The black activist was offered thousands of dollars as a cut for arranging bulk sales of cocaine on the 1983 videotape, which will be shown tonight on HBO's "Real Sports with Bryant Gumbel."
"I can get pure coke ... for about 35,000 a kilo," says Victor Quintana, the FBI agent, as Sharpton nods during the sting operation. "But I gotta get, you know, more than one."
"Right," Sharpton replies.
"Ten kilograms is, like, $350,000," Quintana says. "That's a drop in the bucket, you know. We can go bigger."
Sharpton nods.
"Every kilogram we bring in is 3,500 to you. How does that sound?" Quintana asks, as Sharpton nods again. "So we bring in 10, you'll make $35,000.
"I hear you," Sharpton replies.
Sharpton admitted yesterday that he appears on the never-before-seen tape but insisted he was rebuffing a government attempt to set him up.
He says he played along with Quintana even when he mentioned cocaine in part because he feared Quintana might be armed.

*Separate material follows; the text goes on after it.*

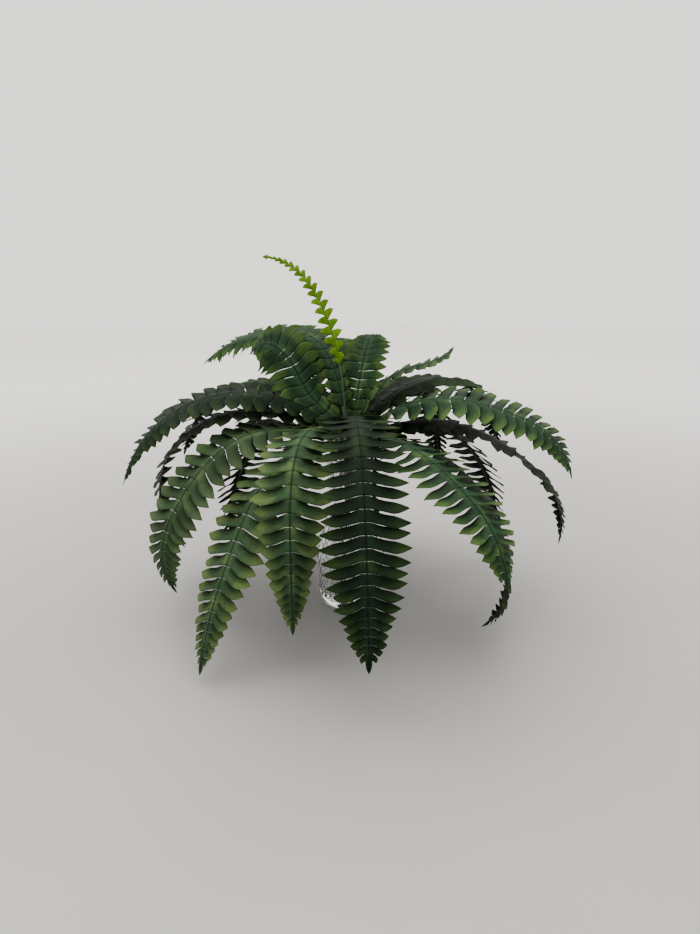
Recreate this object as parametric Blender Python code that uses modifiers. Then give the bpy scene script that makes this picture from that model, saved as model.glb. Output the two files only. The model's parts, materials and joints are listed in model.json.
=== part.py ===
"""Potted fern: an artificial Boston fern bush standing in a clear pressed-glass vase.

Twenty-six arching fronds spring from one moulded crown. Each frond is a plastic stalk, which
runs on as the rib, and a fabric blade whose leaflets are cut in from both edges. The crown
sits on a wire-cored stem that stands on the thick floor of the vase.

Metres, +Z up. The origin is the centre of the vase's foot, on the surface it stands on. +X is
the right-hand side and -Y the front.
"""

import math
from collections import namedtuple

import bmesh
import bpy
from mathutils import Vector

# Driving dimensions
GAP = 0.0003                    # clearance between pieces that touch

VASE_HEIGHT = 0.195
VASE_BELLY_RADIUS = 0.045
VASE_FOOT_RADIUS = 0.040
VASE_NECK_RADIUS = 0.0285
VASE_MOUTH_RADIUS = 0.031
VASE_WALL = 0.0035
VASE_FLOOR = 0.014              # thickness of the solid base
VASE_STEPS = 36

CROWN_CENTRE = Vector((-0.003, 0.0, 0.212))
CROWN_RADIUS = 0.016
STEM_FOOT_RADIUS = 0.0035
STEM_TOP_RADIUS = 0.0055

STALK_RADIUS = 0.0014           # at the crown
RIB_TIP_RADIUS = 0.0006
RIB_END = 0.97                  # share of a frond's length where its rib stops
BLADE_THICKNESS = 0.0006
BLADE_HALF_WIDTH = 0.043
WEB_HALF_WIDTH = 0.0045         # uncut strip on each side of the rib
LEAFLET_SWEEP = 0.007           # how far a leaflet's tip leans toward the frond's tip
BLADE_BAYS = 8                  # straight bays of the rib under the blade
SUBSTEPS = 8                    # integration steps in each bay

TONES = {
    "dark": (0.035, 0.085, 0.035),
    "mid": (0.060, 0.130, 0.045),
    "light": (0.120, 0.190, 0.070),
    "grey": (0.090, 0.130, 0.080),
    "lime": (0.190, 0.350, 0.030),
}

# heading: degrees from +X toward +Y, at the crown and at the tip
# rise: degrees above level at five equal steps along the frond
# roll: degrees that the blade turns about its rib, at the crown and at the tip
# taper: share of the blade over which it narrows to its tip
# bare: share of the length, next to the crown, that has no leaflets
Frond = namedtuple("Frond", "name heading rise length tone width roll taper bare",
                   defaults=(1.0, (0, 0), 0.36, 0.10))

FRONDS = (
    # upright fronds at the top of the crown
    Frond("top_upright", (180, 180), (86, 83, 72, 54, 5), 0.246, "lime", width=0.28,
          roll=(-75, -60), taper=0.75, bare=0.34),
    Frond("top_left", (116, 166), (75, 58, 4, -14, -42), 0.328, "mid", roll=(-5, -25), bare=0.27),
    Frond("top_front_left", (174, 142), (61, 42, 62, 26, -45), 0.178, "mid", width=0.9,
          roll=(-48, -55), bare=0.24),
    Frond("top_rear_left", (102, 114), (60, 54, 10, -42, -70), 0.300, "mid", bare=0.2),
    Frond("top_rear", (58, 80), (64, 69, 60, 38, -4), 0.156, "mid", width=0.74, taper=0.32,
          bare=0.22),
    Frond("top_right", (6, 12), (66, 60, 32, 12, 42), 0.170, "mid", width=0.5, bare=0.38),
    # upper ring
    Frond("upper_right", (-12, -12), (44, 20, -10, -28, -76), 0.305, "mid", roll=(10, 25)),
    Frond("upper_right_rear", (26, 42), (52, 24, -10, -44, -72), 0.320, "dark"),
    Frond("upper_rear_right", (55, 60), (40, 20, -20, -55, -80), 0.340, "dark"),
    Frond("upper_rear_left", (125, 130), (38, 18, -20, -55, -80), 0.340, "dark"),
    Frond("upper_left_rear", (152, 152), (38, 28, -14, -45, -70), 0.320, "mid"),
    Frond("upper_left", (182, 180), (47, 18, -12, -42, -73), 0.335, "dark", roll=(-10, -20)),
    # middle ring
    Frond("middle_right", (0, 0), (28, 0, -28, -50, -98), 0.350, "dark"),
    Frond("middle_front", (-86, -86), (40, 10, -35, -65, -80), 0.400, "dark", taper=0.28),
    Frond("middle_front_left", (-122, -72), (35, 0, -50, -80, -90), 0.328, "light", taper=0.48),
    Frond("middle_left_front", (204, 206), (24, 0, -42, -65, -118), 0.340, "grey", roll=(-5, -35)),
    Frond("middle_left", (181, 181), (36, 6, -30, -80, -128), 0.365, "dark"),
    Frond("middle_rear", (90, 88), (28, 5, -35, -65, -85), 0.350, "dark"),
    # lower ring
    Frond("lower_front_right", (-57, -57), (25, 0, -18, -33, -80), 0.310, "mid"),
    Frond("lower_right_front", (-33, -33), (18, -12, -48, -80, -135), 0.355, "dark", roll=(-10, -20)),
    Frond("lower_front_left", (-130, -122), (14, -15, -50, -60, -75), 0.345, "light", taper=0.45),
    Frond("lower_left_rear", (165, 165), (20, -2, -40, -70, -85), 0.350, "dark"),
    Frond("lower_rear_left", (138, 138), (10, -10, -42, -70, -88), 0.350, "dark"),
    Frond("lower_rear", (112, 112), (10, -8, -45, -72, -90), 0.350, "dark"),
    Frond("lower_rear_right", (81, 81), (10, -6, -45, -72, -90), 0.350, "dark"),
    Frond("lower_right_rear", (30, 30), (14, -4, -38, -66, -85), 0.350, "dark"),
)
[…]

"It's not damaging at all. It's a vindication of what I have been saying for years," said Sharpton, 47. "This is nothing but a government smear campaign." (RIGHT THE GOV'T MADE ME DO IT!)
The grainy tape shows Sharpton plunking himself down in a paneled office facing the FBI agent posing as a cocaine dealer.
An unlit cigar stuffed in his mouth, Sharpton sports a cowboy hat over his familiar '80s-vintage bouffant hair-do.
The conversation is somewhat cryptic, but the undercover agent offers Sharpton a 10% finder's fee to arrange the sale of several kilos of cocaine. The ultimate buyer is not named.
"But that's a drip in the bucket," the phony drug lord continues.
"Well, if [the unnamed buyer] can, if he's gonna do it, he'll do it much more than that," Sharpton says.
"If he can do it 100 times over, I might be able to supply it 100 times over," Quintana replies.
Bolts HBO interview
On the HBO show, Sharpton first refuses to watch the video and storms out of the interview with reporter Bernard Goldberg.
But he later returns, watches and attacks the video as a setup.
The drug deal was never consummated, and no charges were brought against Sharpton as a result of the tape.
Law enforcement sources have said the FBI used the tape as leverage to enlist Sharpton as a government informant against fellow black activists and others.
In the past, Sharpton has admitted wearing a wire and allowing the government to tap his home phone, but he now denies that he was a snitch.
"The question is: Why would the government say that?" Sharpton said yesterday. "If they have an agreement with me, where is it?"
Focus on ex-wise guy
HBO is airing the tape as part of a story about Michael Franzese, a former Mafia captain who once facilitated gambling by pro athletes.
Franzese tells HBO he met Sharpton after Quintana approached him in hopes of hooking up with boxing promoter Don King.
Sharpton supposedly was planning to arrange a meeting with King to finalize the deal.
But neither Franzese nor Sharpton knew Quintana was a government agent probing the boxing business and possible ties between the mob and King.
The question of links among King, Sharpton and the mob has been fertile ground for investigations.
Several newspaper exposés have dealt with the issue, and a second bombshell video from the same FBI probe showed Sharpton discussing boxing deals with reputed mob soldiers.
The Senate investigations subcommittee also focused on King and Sharpton during high-profile 1992 hearings into the dirty fight business.
But the Sharpton drug tape didn't surface until HBO recently obtained it.
The stakes are high for Sharpton, who has talked about running for President in 2004.
Other revelations about his past have done little to deter his lofty political ambitions, and he insisted the tape would boost his popularity.
"If anything it will rally people around me," Sharpton said. "For 18 years, the government has been trying to find a way to get me."